Revenue per working hour
This rate shows how much revenue is generated for each entered hour. It is especially useful for project work, field services, professional services, production lines, and shift-based operations. A high rate can reflect efficient scheduling, premium pricing, faster throughput, or automation. A low rate can signal downtime, rework, non-billable activity, poor routing, or weak demand. It should be reviewed together with wage rates and contribution margin, because high revenue per hour does not guarantee that each hour is profitable.
Valid productivity metrics
The valid-metrics card confirms whether one or both ratios can be calculated. “2 of 2” means revenue, employees, and hours support both measures. “1 of 2” means one denominator is zero or empty. “0 of 2” means neither productivity rate is currently drawable. This status also controls the chart: the visual is removed and replaced by a compact message when there is no finite positive data.
How to read the chart and sensitivity table
The bar chart plots the current revenue-per-employee and revenue-per-hour amounts using the exact same model values shown in the result cards. Its legend and data table provide precise numbers, while the bars emphasize relative scale. Because the denominators represent different units, the chart is best used as a dashboard view rather than as proof that one metric is “better.” The caption reminds you to preserve definitions across time.
The sensitivity table gives a compact set of operating scenarios: lower revenue, current state, higher revenue, one additional employee, and a ten-percent reduction in hours. The table is not a forecast and does not assume that revenue stays unchanged in real life when staffing or hours change. It is a controlled test that helps reveal which denominator is constraining the metric. For planning and cash-management context, the U.S. Small Business Administration finance guide explains why operating measures should be reviewed alongside budgets and cash flow.
Practical benefits, tradeoffs, and common mistakes
- Use a consistent period. Daily revenue belongs with daily hours and the employee population responsible for that day.
- Choose a stable output definition. Revenue, units, and value added answer different questions; do not switch measures mid-series.
- Do not optimize the ratio in isolation. Cutting staff can raise revenue per employee temporarily while damaging service, quality, safety, or future sales.
- Separate utilization from pricing. A higher hourly figure may come from more productive work, higher prices, or both.
- Investigate mix effects. Product, customer, channel, and location mix can change the ratio even when underlying process efficiency is stable.
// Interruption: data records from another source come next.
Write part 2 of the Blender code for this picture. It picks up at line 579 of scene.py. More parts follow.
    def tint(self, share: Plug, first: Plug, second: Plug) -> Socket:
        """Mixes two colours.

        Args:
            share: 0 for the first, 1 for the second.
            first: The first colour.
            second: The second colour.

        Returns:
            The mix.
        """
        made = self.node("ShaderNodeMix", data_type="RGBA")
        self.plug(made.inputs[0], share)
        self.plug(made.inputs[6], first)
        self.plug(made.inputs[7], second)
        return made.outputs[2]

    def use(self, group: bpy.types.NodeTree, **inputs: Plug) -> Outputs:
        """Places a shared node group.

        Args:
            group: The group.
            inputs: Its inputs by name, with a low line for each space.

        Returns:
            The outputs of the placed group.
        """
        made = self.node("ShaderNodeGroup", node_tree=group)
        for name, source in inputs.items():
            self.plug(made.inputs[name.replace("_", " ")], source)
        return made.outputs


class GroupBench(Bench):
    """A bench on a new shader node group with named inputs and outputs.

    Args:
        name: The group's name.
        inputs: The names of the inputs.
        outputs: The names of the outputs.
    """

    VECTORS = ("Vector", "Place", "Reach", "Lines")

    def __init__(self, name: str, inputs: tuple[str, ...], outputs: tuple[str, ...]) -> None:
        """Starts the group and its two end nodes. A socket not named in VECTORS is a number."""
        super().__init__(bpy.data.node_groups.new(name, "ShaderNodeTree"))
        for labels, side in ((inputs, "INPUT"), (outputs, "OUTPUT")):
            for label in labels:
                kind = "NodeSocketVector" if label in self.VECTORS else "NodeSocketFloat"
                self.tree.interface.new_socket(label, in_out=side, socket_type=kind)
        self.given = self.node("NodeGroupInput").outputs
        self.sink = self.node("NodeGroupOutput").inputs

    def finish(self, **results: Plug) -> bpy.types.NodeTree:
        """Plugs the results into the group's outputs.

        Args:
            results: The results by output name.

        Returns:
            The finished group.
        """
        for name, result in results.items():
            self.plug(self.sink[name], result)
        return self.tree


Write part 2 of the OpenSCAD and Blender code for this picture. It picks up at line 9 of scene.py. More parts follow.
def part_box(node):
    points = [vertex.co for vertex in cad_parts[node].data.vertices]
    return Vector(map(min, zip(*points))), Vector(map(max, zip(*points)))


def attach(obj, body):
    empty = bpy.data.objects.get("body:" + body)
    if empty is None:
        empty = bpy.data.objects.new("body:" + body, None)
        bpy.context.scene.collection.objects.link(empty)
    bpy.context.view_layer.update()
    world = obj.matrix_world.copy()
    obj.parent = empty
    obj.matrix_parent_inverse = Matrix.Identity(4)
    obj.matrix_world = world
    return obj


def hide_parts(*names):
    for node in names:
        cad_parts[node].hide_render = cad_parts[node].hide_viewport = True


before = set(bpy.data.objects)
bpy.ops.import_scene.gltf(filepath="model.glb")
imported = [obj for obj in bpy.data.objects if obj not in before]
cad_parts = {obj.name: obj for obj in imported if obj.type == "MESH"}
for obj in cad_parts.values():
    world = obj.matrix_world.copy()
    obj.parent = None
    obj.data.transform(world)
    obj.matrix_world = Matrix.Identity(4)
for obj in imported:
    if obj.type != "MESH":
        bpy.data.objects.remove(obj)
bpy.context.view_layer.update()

- Pair productivity with profitability and quality. Gross margin, labor cost per output unit, error rates, customer retention, and on-time delivery provide essential context.
For national accounting context, the U.S. Bureau of Economic Analysis GDP data illustrates how output measures are defined at an economy-wide level. Apply the same principle in your dashboard: document definitions, keep scope stable, and interpret changes with operational evidence.